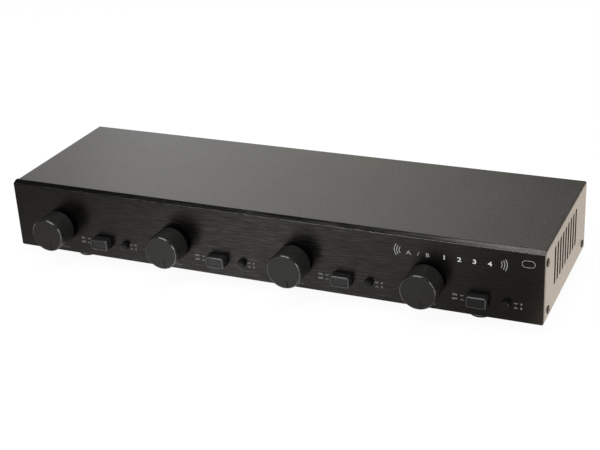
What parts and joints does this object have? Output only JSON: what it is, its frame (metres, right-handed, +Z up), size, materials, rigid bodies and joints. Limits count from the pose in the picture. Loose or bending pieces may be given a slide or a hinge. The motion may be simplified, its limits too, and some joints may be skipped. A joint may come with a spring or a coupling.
{
  "type": "speaker selector switch",
  "caption": "Low rack-width speaker selector box with brushed black front, a volume knob, on/off push button and A/B push button for each channel, vented cover and round feet.",
  "frame": {"origin": "on the floor under the middle of the whole object's bounding box, knobs, terminals and side screws included", "axes": "+X runs along the front panel to the right as seen from the front, +Y from the front panel to the back, +Z up"},
  "size_m": [0.4316, 0.1586, 0.0651],
  "materials": {
    "black_anodised": "brushed along its length, semi-gloss, bright cut edge",
    "grey_powder_coat": "fine-speckled satin powder coat",
    "black_paint": "satin black paint",
    "zinc_sheet": "zinc-plated sheet",
    "zinc_screw": "zinc plated",
    "black_screw": "black oxide, satin",
    "foot_rubber": "moulded rubber",
    "knob_black": "satin black with a bright bevel ring",
    "button_black": "semi-gloss black plastic",
    "switch_body": "moulded, matt",
    "plunger_white": "natural nylon",
    "board_green": "green solder resist",
    "control_can": "plated can",
    "shaft_aluminium": "turned",
    "core_steel": "stacked laminations, varnished",
    "winding_tape": "yellow tape over copper wire",
    "terminal_green": "moulded, semi-gloss",
    "nickel": "nickel plated"
  },
  "bodies": {
    "chassis": {"front_panel": "black_anodised", "chassis_tray": "zinc_sheet", "rear_panel": "black_paint", "top_cover": "grey_powder_coat", "foot_front_left": "foot_rubber", "foot_front_right": "foot_rubber", "foot_rear_left": "foot_rubber", "foot_rear_right": "foot_rubber", "foot_screws": "zinc_screw", "right_side_screws": "black_screw", "left_side_screws": "black_screw", "rear_cover_screws": "black_screw", "rear_panel_screws": "zinc_screw", "front_panel_screws": "zinc_screw", "board_screws": "zinc_screw", "control_washers": "nickel", "control_nuts": "nickel", "main_board": "board_green", "board_standoffs": "nickel", "autoformer_cores": "core_steel", "autoformer_windings": "winding_tape", "amp_input_terminals": "terminal_green", "zone_output_terminals": "terminal_green", "terminal_screws": "zinc_screw", "volume_control_1": "control_can", "volume_control_2": "control_can", "volume_control_3": "control_can", "volume_control_4": "control_can", "on_off_switch_1": "switch_body", "on_off_switch_2": "switch_body", "on_off_switch_3": "switch_body", "on_off_switch_4": "switch_body", "ab_switch_1": "switch_body", "ab_switch_2": "switch_body", "ab_switch_3": "switch_body", "ab_switch_4": "switch_body"},
    "volume_1": {"knob_1": "knob_black", "volume_shaft_1": "shaft_aluminium"},
    "on_off_1": {"on_off_button_1": "button_black", "on_off_plunger_1": "plunger_white"},
    "ab_1": {"ab_button_1": "button_black", "ab_plunger_1": "plunger_white"},
    "volume_2": {"knob_2": "knob_black", "volume_shaft_2": "shaft_aluminium"},
    "on_off_2": {"on_off_button_2": "button_black", "on_off_plunger_2": "plunger_white"},
    "ab_2": {"ab_button_2": "button_black", "ab_plunger_2": "plunger_white"},
    "volume_3": {"knob_3": "knob_black", "volume_shaft_3": "shaft_aluminium"},
    "on_off_3": {"on_off_button_3": "button_black", "on_off_plunger_3": "plunger_white"},
    "ab_3": {"ab_button_3": "button_black", "ab_plunger_3": "plunger_white"},
    "volume_4": {"knob_4": "knob_black", "volume_shaft_4": "shaft_aluminium"},
    "on_off_4": {"on_off_button_4": "button_black", "on_off_plunger_4": "plunger_white"},
    "ab_4": {"ab_button_4": "button_black", "ab_plunger_4": "plunger_white"}
  },
  "joints": [
    {"name": "volume_turn_1", "type": "hinge", "parent": "chassis", "child": "volume_1", "pos_m": [-0.1739, -0.05825, 0.0316], "axis": [0, 1, 0], "range_deg": [-330, 0]},
    {"name": "on_off_press_1", "type": "slide", "parent": "chassis", "child": "on_off_1", "axis": [0, 1, 0], "range_m": [0, 0.003], "stiffness_N_per_m": 500, "springref_m": -0.002},
    {"name": "ab_press_1", "type": "slide", "parent": "chassis", "child": "ab_1", "axis": [0, 1, 0], "range_m": [0, 0.0025], "stiffness_N_per_m": 500, "springref_m": -0.0015},
    {"name": "volume_turn_2", "type": "hinge", "parent": "chassis", "child": "volume_2", "pos_m": [-0.0722, -0.05825, 0.0316], "axis": [0, 1, 0], "range_deg": [-330, 0]},
    {"name": "on_off_press_2", "type": "slide", "parent": "chassis", "child": "on_off_2", "axis": [0, 1, 0], "range_m": [0, 0.003], "stiffness_N_per_m": 500, "springref_m": -0.002},
    {"name": "ab_press_2", "type": "slide", "parent": "chassis", "child": "ab_2", "axis": [0, 1, 0], "range_m": [0, 0.0025], "stiffness_N_per_m": 500, "springref_m": -0.0015},
    {"name": "volume_turn_3", "type": "hinge", "parent": "chassis", "child": "volume_3", "pos_m": [0.0295, -0.05825, 0.0316], "axis": [0, 1, 0], "range_deg": [-330, 0]},
    {"name": "on_off_press_3", "type": "slide", "parent": "chassis", "child": "on_off_3", "axis": [0, 1, 0], "range_m": [0, 0.003], "stiffness_N_per_m": 500, "springref_m": -0.002},
    {"name": "ab_press_3", "type": "slide", "parent": "chassis", "child": "ab_3", "axis": [0, 1, 0], "range_m": [0, 0.0025], "stiffness_N_per_m": 500, "springref_m": -0.0015},
    {"name": "volume_turn_4", "type": "hinge", "parent": "chassis", "child": "volume_4", "pos_m": [0.1312, -0.05825, 0.0316], "axis": [0, 1, 0], "range_deg": [-330, 0]},
    {"name": "on_off_press_4", "type": "slide", "parent": "chassis", "child": "on_off_4", "axis": [0, 1, 0], "range_m": [0, 0.003], "stiffness_N_per_m": 500, "springref_m": -0.002},
    {"name": "ab_press_4", "type": "slide", "parent": "chassis", "child": "ab_4", "axis": [0, 1, 0], "range_m": [0, 0.0025], "stiffness_N_per_m": 500, "springref_m": -0.0015}
  ]
}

☆ ☆ ☆

Set down the material above again, word for word.

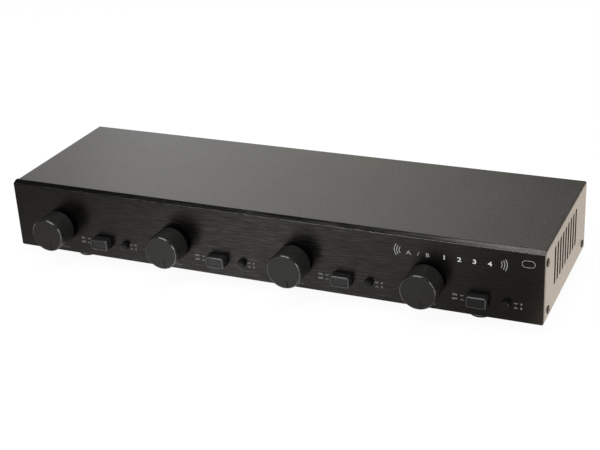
What parts and joints does this object have? Output only JSON: what it is, its frame (metres, right-handed, +Z up), size, materials, rigid bodies and joints. Limits count from the pose in the picture. Loose or bending pieces may be given a slide or a hinge. The motion may be simplified, its limits too, and some joints may be skipped. A joint may come with a spring or a coupling.
{
  "type": "speaker selector switch",
  "caption": "Low rack-width speaker selector box with brushed black front, a volume knob, on/off push button and A/B push button for each channel, vented cover and round feet.",
  "frame": {"origin": "on the floor under the middle of the whole object's bounding box, knobs, terminals and side screws included", "axes": "+X runs along the front panel to the right as seen from the front, +Y from the front panel to the back, +Z up"},
  "size_m": [0.4316, 0.1586, 0.0651],
  "materials": {
    "black_anodised": "brushed along its length, semi-gloss, bright cut edge",
    "grey_powder_coat": "fine-speckled satin powder coat",
    "black_paint": "satin black paint",
    "zinc_sheet": "zinc-plated sheet",
    "zinc_screw": "zinc plated",
    "black_screw": "black oxide, satin",
    "foot_rubber": "moulded rubber",
    "knob_black": "satin black with a bright bevel ring",
    "button_black": "semi-gloss black plastic",
    "switch_body": "moulded, matt",
    "plunger_white": "natural nylon",
    "board_green": "green solder resist",
    "control_can": "plated can",
    "shaft_aluminium": "turned",
    "core_steel": "stacked laminations, varnished",
    "winding_tape": "yellow tape over copper wire",
    "terminal_green": "moulded, semi-gloss",
    "nickel": "nickel plated"
  },
  "bodies": {
    "chassis": {"front_panel": "black_anodised", "chassis_tray": "zinc_sheet", "rear_panel": "black_paint", "top_cover": "grey_powder_coat", "foot_front_left": "foot_rubber", "foot_front_right": "foot_rubber", "foot_rear_left": "foot_rubber", "foot_rear_right": "foot_rubber", "foot_screws": "zinc_screw", "right_side_screws": "black_screw", "left_side_screws": "black_screw", "rear_cover_screws": "black_screw", "rear_panel_screws": "zinc_screw", "front_panel_screws": "zinc_screw", "board_screws": "zinc_screw", "control_washers": "nickel", "control_nuts": "nickel", "main_board": "board_green", "board_standoffs": "nickel", "autoformer_cores": "core_steel", "autoformer_windings": "winding_tape", "amp_input_terminals": "terminal_green", "zone_output_terminals": "terminal_green", "terminal_screws": "zinc_screw", "volume_control_1": "control_can", "volume_control_2": "control_can", "volume_control_3": "control_can", "volume_control_4": "control_can", "on_off_switch_1": "switch_body", "on_off_switch_2": "switch_body", "on_off_switch_3": "switch_body", "on_off_switch_4": "switch_body", "ab_switch_1": "switch_body", "ab_switch_2": "switch_body", "ab_switch_3": "switch_body", "ab_switch_4": "switch_body"},
    "volume_1": {"knob_1": "knob_black", "volume_shaft_1": "shaft_aluminium"},
    "on_off_1": {"on_off_button_1": "button_black", "on_off_plunger_1": "plunger_white"},
    "ab_1": {"ab_button_1": "button_black", "ab_plunger_1": "plunger_white"},
    "volume_2": {"knob_2": "knob_black", "volume_shaft_2": "shaft_aluminium"},
    "on_off_2": {"on_off_button_2": "button_black", "on_off_plunger_2": "plunger_white"},
    "ab_2": {"ab_button_2": "button_black", "ab_plunger_2": "plunger_white"},
    "volume_3": {"knob_3": "knob_black", "volume_shaft_3": "shaft_aluminium"},
    "on_off_3": {"on_off_button_3": "button_black", "on_off_plunger_3": "plunger_white"},
    "ab_3": {"ab_button_3": "button_black", "ab_plunger_3": "plunger_white"},
    "volume_4": {"knob_4": "knob_black", "volume_shaft_4": "shaft_aluminium"},
    "on_off_4": {"on_off_button_4": "button_black", "on_off_plunger_4": "plunger_white"},
    "ab_4": {"ab_button_4": "button_black", "ab_plunger_4": "plunger_white"}
  },
  "joints": [
    {"name": "volume_turn_1", "type": "hinge", "parent": "chassis", "child": "volume_1", "pos_m": [-0.1739, -0.05825, 0.0316], "axis": [0, 1, 0], "range_deg": [-330, 0]},
    {"name": "on_off_press_1", "type": "slide", "parent": "chassis", "child": "on_off_1", "axis": [0, 1, 0], "range_m": [0, 0.003], "stiffness_N_per_m": 500, "springref_m": -0.002},
    {"name": "ab_press_1", "type": "slide", "parent": "chassis", "child": "ab_1", "axis": [0, 1, 0], "range_m": [0, 0.0025], "stiffness_N_per_m": 500, "springref_m": -0.0015},
    {"name": "volume_turn_2", "type": "hinge", "parent": "chassis", "child": "volume_2", "pos_m": [-0.0722, -0.05825, 0.0316], "axis": [0, 1, 0], "range_deg": [-330, 0]},
    {"name": "on_off_press_2", "type": "slide", "parent": "chassis", "child": "on_off_2", "axis": [0, 1, 0], "range_m": [0, 0.003], "stiffness_N_per_m": 500, "springref_m": -0.002},
    {"name": "ab_press_2", "type": "slide", "parent": "chassis", "child": "ab_2", "axis": [0, 1, 0], "range_m": [0, 0.0025], "stiffness_N_per_m": 500, "springref_m": -0.0015},
    {"name": "volume_turn_3", "type": "hinge", "parent": "chassis", "child": "volume_3", "pos_m": [0.0295, -0.05825, 0.0316], "axis": [0, 1, 0], "range_deg": [-330, 0]},
    {"name": "on_off_press_3", "type": "slide", "parent": "chassis", "child": "on_off_3", "axis": [0, 1, 0], "range_m": [0, 0.003], "stiffness_N_per_m": 500, "springref_m": -0.002},
    {"name": "ab_press_3", "type": "slide", "parent": "chassis", "child": "ab_3", "axis": [0, 1, 0], "range_m": [0, 0.0025], "stiffness_N_per_m": 500, "springref_m": -0.0015},
    {"name": "volume_turn_4", "type": "hinge", "parent": "chassis", "child": "volume_4", "pos_m": [0.1312, -0.05825, 0.0316], "axis": [0, 1, 0], "range_deg": [-330, 0]},
    {"name": "on_off_press_4", "type": "slide", "parent": "chassis", "child": "on_off_4", "axis": [0, 1, 0], "range_m": [0, 0.003], "stiffness_N_per_m": 500, "springref_m": -0.002},
    {"name": "ab_press_4", "type": "slide", "parent": "chassis", "child": "ab_4", "axis": [0, 1, 0], "range_m": [0, 0.0025], "stiffness_N_per_m": 500, "springref_m": -0.0015}
  ]
}